Ida Lou’s great addiction, though, was dumplings. She would eat huge steaming plates of dumplings in chicken grease and close her eyes blissfully with each bite. “Dumps” was her pet name for the boiled biscuit dough.

There was almost always a chicken neck boiling on the little stove in her two-room upstairs apartment. I learned patience sitting with my chin in my hands, watching Miss Ida Lou looking for the last morsel of chicken flesh hiding in the vertebrae of a chicken.

Our friendship was based on creating mischief and breaking the rules. It was about winking at the absurdity of overly serious adults who seemed to have had all the fun wrung out of them by the curse of frozen water pipes.

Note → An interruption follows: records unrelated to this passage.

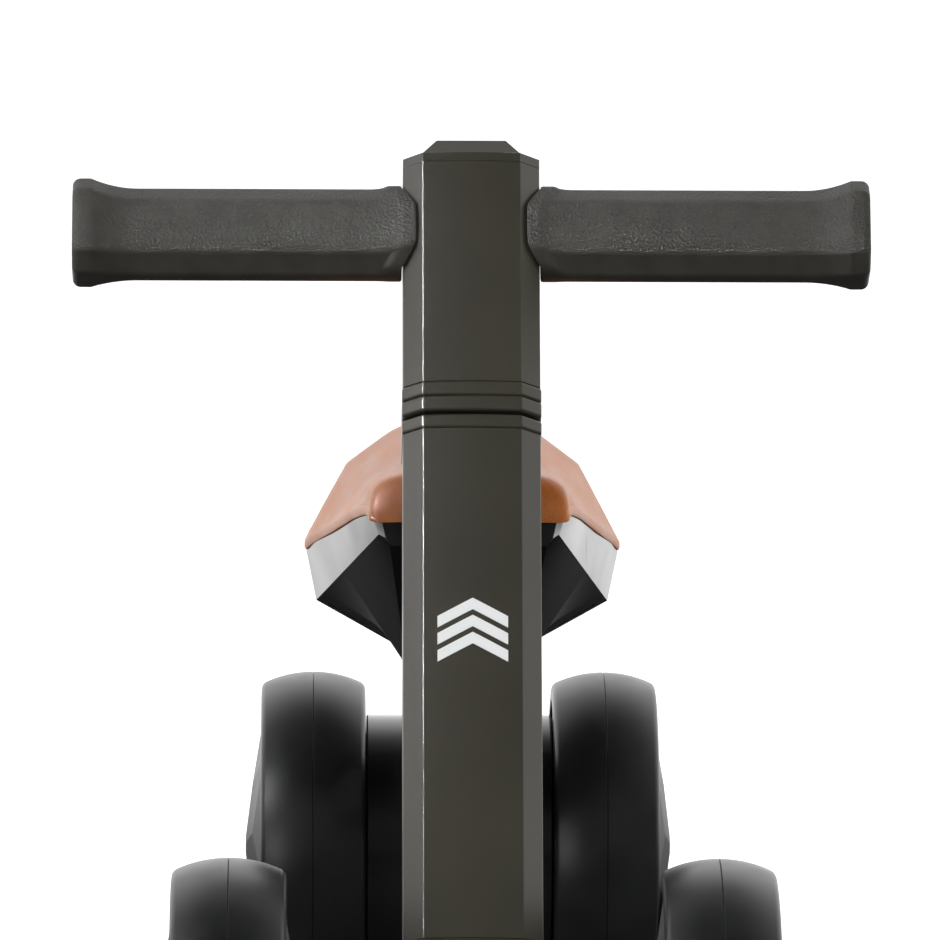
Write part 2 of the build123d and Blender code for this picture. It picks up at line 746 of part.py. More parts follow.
def fork_crown():
    foot_top = CROWN_FOOT_CHAMFER - CROWN_FOOT
    foot_low = Pos(0, 0, -CROWN_FOOT) * tube_section(-CROWN_FOOT_CHAMFER)
    foot = loft([foot_low, Pos(0, 0, foot_top) * tube_section()], ruled=True)
    block = prism(tube_section(0, TUBE_ROUND), foot_top, CROWN_TOP) + foot
    arm = fork_arm()
    crown = block + arm + mirror(arm, about=Plane.YZ)
    crown += rod(RACE_SEAT_RADIUS, CROWN_TOP, LOWER_BEARING_BASE)
    crown -= rod(STEERER_RADIUS + FIT, STEERER_FOOT, LOWER_BEARING_BASE + OVERCUT)
    crown -= at_front_axle(along_x(rod(AXLE_RADIUS + FIT, -FRONT_TRACK, FRONT_TRACK)))
    pin_hole = rod(STOP_PIN_RADIUS + FIT, CROWN_TOP - STOP_PIN_SEAT, CROWN_TOP + OVERCUT)
    return crown - Pos(0, STOP_PIN_ORBIT, 0) * pin_hole


def axle(track):
    half = track / 2 + AXLE_END
    return along_x(rod(AXLE_RADIUS, -half, half))


def wheel_seats(track, inner_end):
    """Spacers on one side: up to the inner bearing, and between the two bearings."""
    centre = track / 2
    bearing_in = HUB_HALF_LENGTH - WHEEL_BEARING_WIDTH
    bore = AXLE_RADIUS + FIT
    outboard = pipe(AXLE_RADIUS + WHEEL_RACE, bore, centre - bearing_in, centre + bearing_in)
    inboard = pipe(SPACER_RADIUS, bore, inner_end, centre - HUB_HALF_LENGTH)
    return [along_x(inboard), along_x(outboard)]


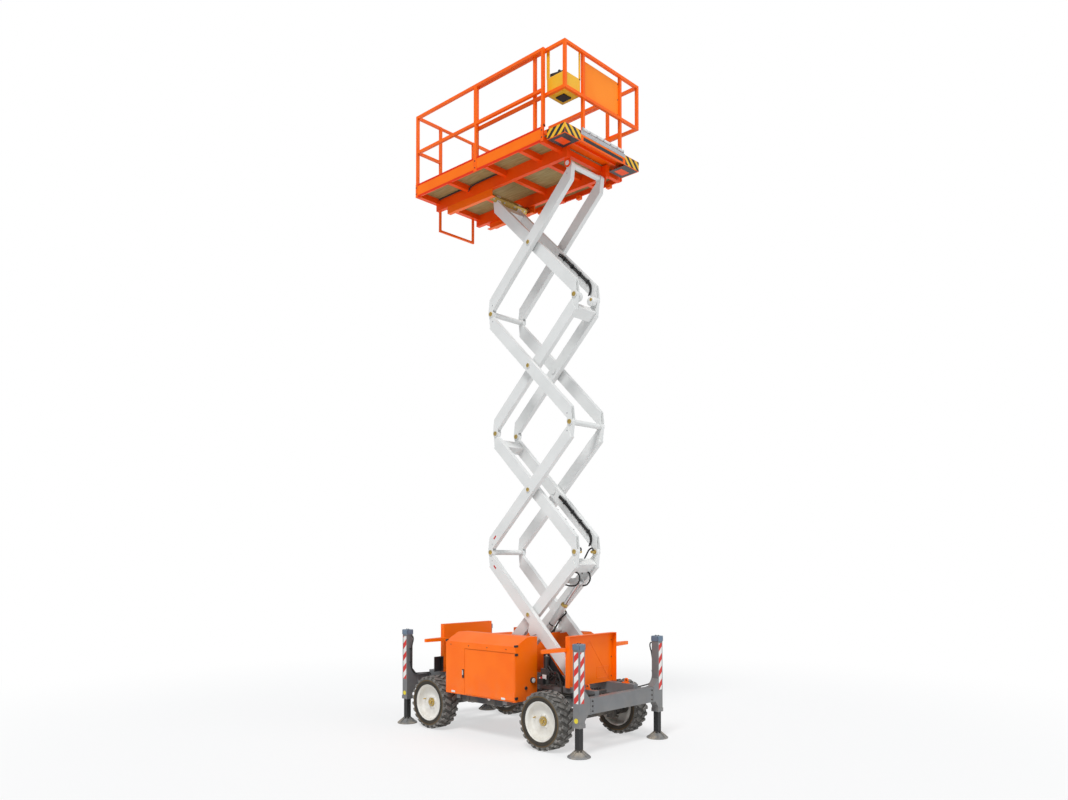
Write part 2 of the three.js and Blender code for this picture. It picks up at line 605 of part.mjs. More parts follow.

Miss Ida Lou would slip you an extra nickel when she knew you were headed to the dime store for a cheap toy. She’d buy you one of those Sweetarts as big as a cake of hotel soap if you promised to bring her a fresh box of Milk Duds. She always promised grand gifts when her “ship comes in,” which it never did.

Miss Ida Lou delighted in watching my little sister and me play stare-down. In this game, you’d lock eyes with your opponent and then recite the rules: “The first one to laugh or show his teeth gets five slaps, five hairpullings and five pinches.” Bouts were usually over in about 10 seconds and erupted into chaos when I insisted on methodically administering the slaps, hairpullings and pinches to my sister.

All these years later, I still have a smirk I think I inherited from Miss Ida Lou. Sometimes I’ll take the irrational side of an argument, just for sport, in her honor.

I hadn’t thought about Miss Ida Lou much in years until the other day when someone reminded me that all kids need relatives who aren’t enforcers. Otherwise, they’d all grow up to be obedient but dull.

That someone who reminded me was my sister — my toddler’s aunt — who loved Miss Ida Lou and now adores my son.

My sister and my son have become a playful pair in a way that seems curiously familiar. So many rules to break. So much mischief to make.